Writing: ****The writing was a highlight of this book, for me.  About halfway through the book, I realized that I hadn't been aware of the narration at all, that I'd just sped through the story without noticing individual words or phrases.  This is a sure sign of good writing.  I don't remember noticing any typos, either, even though typos in ARCs are not uncommon.  Apart from that, I have no other comments about the writing.

Likes: Damian's had a sweet relationship with Jax.

Not-so-great: It annoyed me that *highlight to read spoiler* basically everyone already knew that Alexa was a girl. *end spoiler*  There were so many opportunities for massive conflict between characters, if that reveal had been used to its full potential.  I felt almost cheated, in a way.  I wanted to see how the reveal would happen, but I never got the chance.

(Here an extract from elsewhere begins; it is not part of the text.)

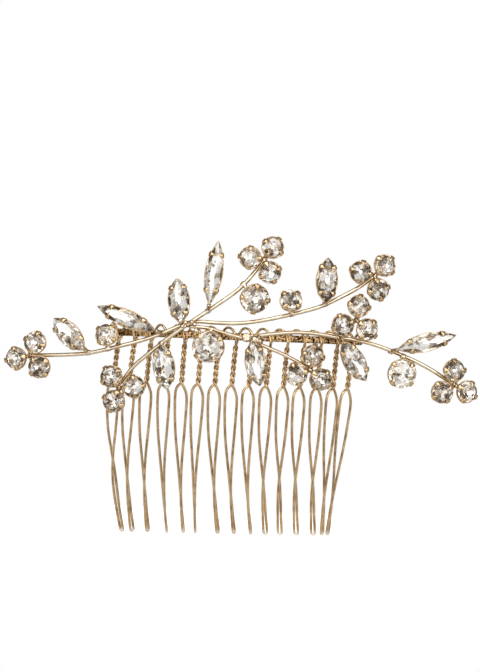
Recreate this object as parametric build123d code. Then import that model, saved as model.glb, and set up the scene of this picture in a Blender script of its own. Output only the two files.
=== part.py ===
from build123d import *
from math import atan, atan2, cos, degrees, pi, radians, sin, tan
import os

# A wire hair comb with a spray of claw-set crystals soldered across its spine.
# Millimetres. The origin is the middle of the spine strip, +X runs along the spine,
# -Y faces away from the head and +Z is up, so the teeth point down.

# ---- spine strip ----
SPINE_BEND = 72.0        # plan radius that the strip is rolled to, bulging to the front
SPINE_LENGTH = 61.0
SPINE_HEIGHT = 1.7
SPINE_THICKNESS = 0.6
EDGE_SHARE = 0.4         # radius of a rounded edge over the thickness of its piece

# ---- teeth: one wire, twisted into columns that open into hairpins ----
TOOTH_COUNT = 15
TOOTH_PITCH = 4.05
WIRE_RADIUS = 0.33
LOOP_RISE = 2.05         # height of the wire over the strip, between two teeth
WRAP_OUT = 0.71          # wire centre in front of or behind the strip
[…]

Also, how could anyone manage to keep up the lie of being a boy when traveling in close quarters?  If, when she was taken captive, her hands were tied, wouldn't that cause problems when she needed to relieve herself?  What happens when she gets her period if she sleeps outside the prince's door each night as his guard?  It's possible that these questions were ignored on purpose, since fiction likes to ignore these things, but they bothered me.

Overall:  As a whole, I enjoyed this book.  The main character, Alexa, was three-dimensional, and I could connect to her.  The plot was compelling, initially, and grabbed my attention from the very first chapter.  It was well-written.  Unfortunately, the novel was weighed down by an overbearing love triangle, which made Alexa seem whiny and moody.  If not for the love triangle, this might have been a candidate for a five-star rating.  With the love triangle, though, it's still a four-star book.  I enjoyed it, and I'll be reading the sequel.  It's been awhile since I won a First Reads book that I actually liked.



Similar Books: It features a girl disguised as a boy in a fantasy setting, like Eon: Dragoneye Reborn.  It has a female main character who can fight, along the lines of Graceling and its companion FireDefiance, or Throne of Glass.